Our study inter-compares AIRS vertical profiles of temperature and relative humidity with AMMA and DACCIWA radiosonde observations at some selected West African stations for which there are sufficient data matchups. For context, AIRS retrieval skill is compared against that of NCEP_R2 at the same sites. Notably, NCEP-R2 does not assimilate AIRS, as do more modern atmospheric reanalyses, but does assimilate RAOBs. Results from this study will give a first hand confidence in the use of the AIRS datasets for the profiling of temperature and relative humidity that exist in a pre-convective environment for thunderstorm initiation.
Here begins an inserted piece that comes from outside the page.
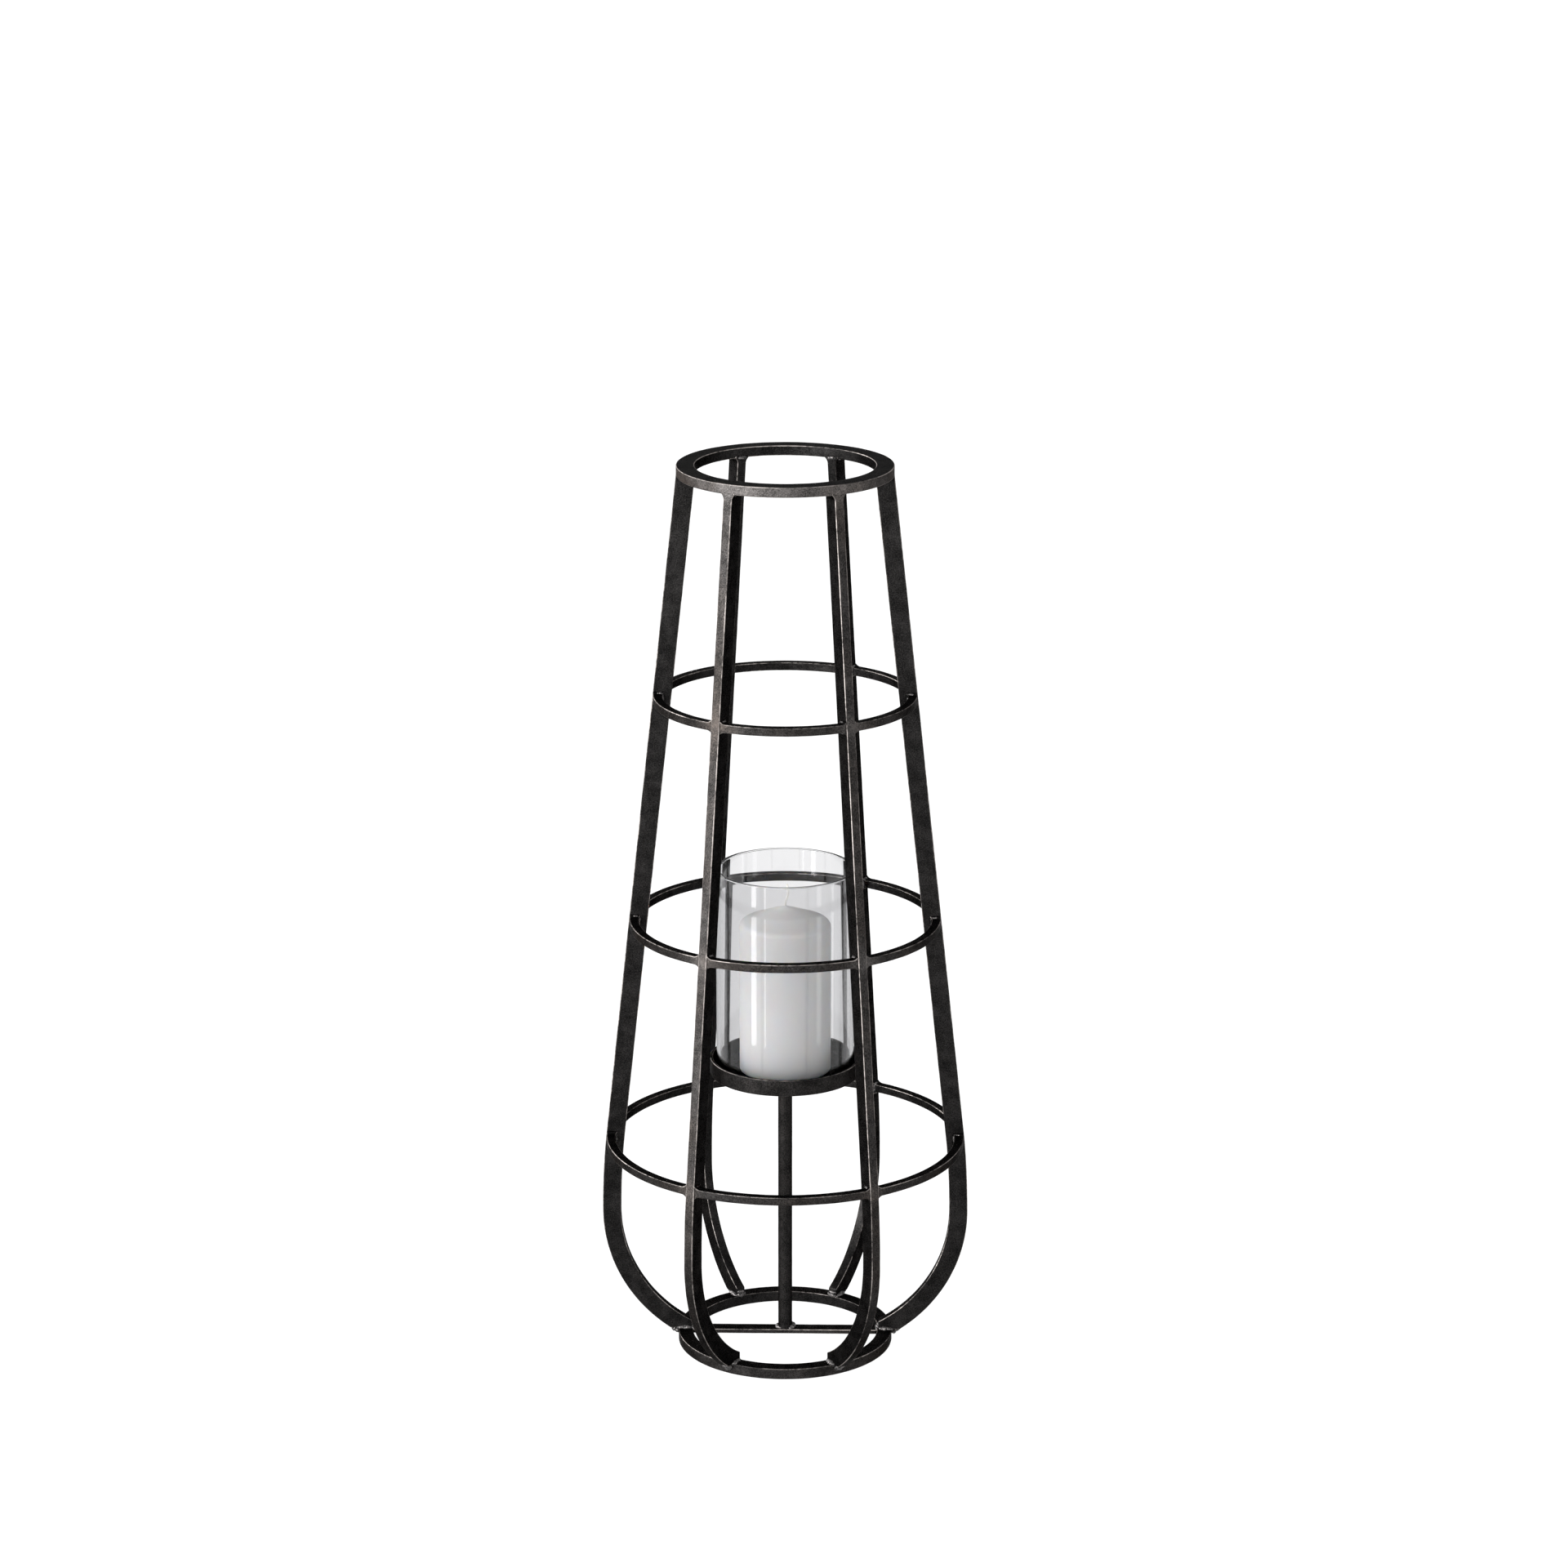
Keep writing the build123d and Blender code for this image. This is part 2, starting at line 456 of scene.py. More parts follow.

It is also in accordance with the Global Challenges Research Fund (GCRF) African Science for Weather Information and Forecasting Techniques (SWIFT) project which seeks to develop a sustainable research capability in tropical weather forecasting. The remaining part of the paper is structured into three sections which includes the methodology in Section 2
, results and discussions in Section 3
and finally the conclusion in Section 4
Determination of a pre-convective environment for thunderstorm formation requires a long time-series of sounding data. Radiosonde observation offer the most accurate vertical profiles of temperature and relative humidity. However, these observations are scarce in West Africa and hence there is the need to rely on suitable satellite products for convection assessment. The Atmospheric InfraRed Sounder on-board the AQUA satellite provides atmospheric sounding information twice daily, which may be used as a reliable substitute for RAOB in sparse regions upon rigorous validation. The study assessed the performance of the AIRS IR-Only level 3 standard retrieval version 6 and for context, NCEP_R2 vertical temperature and relative humidity profiles for some selected AMMA and DACCIWA radiosonde observation stations in West Africa within spatio-temporal collocation radius of 100 km and ±3 h for AIRS and NCEP_R2. The performance of AIRS vertical profiles for diurnal, seasonal, cloud and cloud-free analyses as well as with collocated NCEP_R2 profiles were assessed. Finally seasonal variation of three thunderstorm convective indices (K-Index, TT index and HI) for each station was computed and compared for RAOB, AIRS and NCEP_R2.
The diurnal temperature profile reveals lower biases however with corresponding higher RMSD above the AIRS mission goal of ±1 K. AIRS temperature RMSD show higher values at the coast as compared to inland regions, possibly due to complications in surface emissivity, skin temperature and the diurnal sea and land breeze effect which is strongest along the coast. The reverse of the temperature RMSD however is observed to occur at night. The relative humidity on the other hand, was found to be more accurate for the descending pass than ascending for all zones with the coastal stations dominating in all passes. On the seasonal timescale, the temperature bias for the dry season is pre-dominantly cold. The corresponding RMSD were also higher and deviated towards the inland wet season profile. The coastal dry season was the least deviated, albeit, all zonal deviations were higher (≈1.0–5 K). Inland wet season RH profile was the most biased (cold) whereas the RMSD showed satisfactory performance at all tropospheric levels for all zones and seasons. Cloudy conditions were found to have no significant effect on the RH retrievals by AIRS as the bias and RMSD between cloudy and non-cloudy days were found to have marginal differences and both achieving the AIRS accuracy goal of <20%, and 50% for lower and upper troposphere, respectively. The temperature retrievals however are better on cloud-free than cloudy days. Comparison of the temperature and RH retrievals of AIRS with NCEP_R2 reveal AIRS to be a better substitute for RAOB vertical profiles at the coast and inland. Finally, the seasonal derived thunderstorm indices for AIRS and NCEP_R2 showed that both datasets can be utilised for the occurrence and non-occurrence of thunderstorms in the wet and dry seasons though NCEP_R2 generally over-estimates the thunderstorm probability. Comparing the derived indices of AIRS and NCEP_R2 with RAOB indices at the seven stations also show a higher agreement for all seasons.
In general, the performance of AIRS at these West African stations has been satisfactory for the temperature (although with slight over-estimations) and the RH. Based on the performance of AIRS for the derivation of thunderstorm convective instability indices, it is proposed to be used further for determining the probability of convection initiation over West Africa under the GCRF African SWIFT project by focusing on the statistical analysis of thunderstorm convective indices over the region.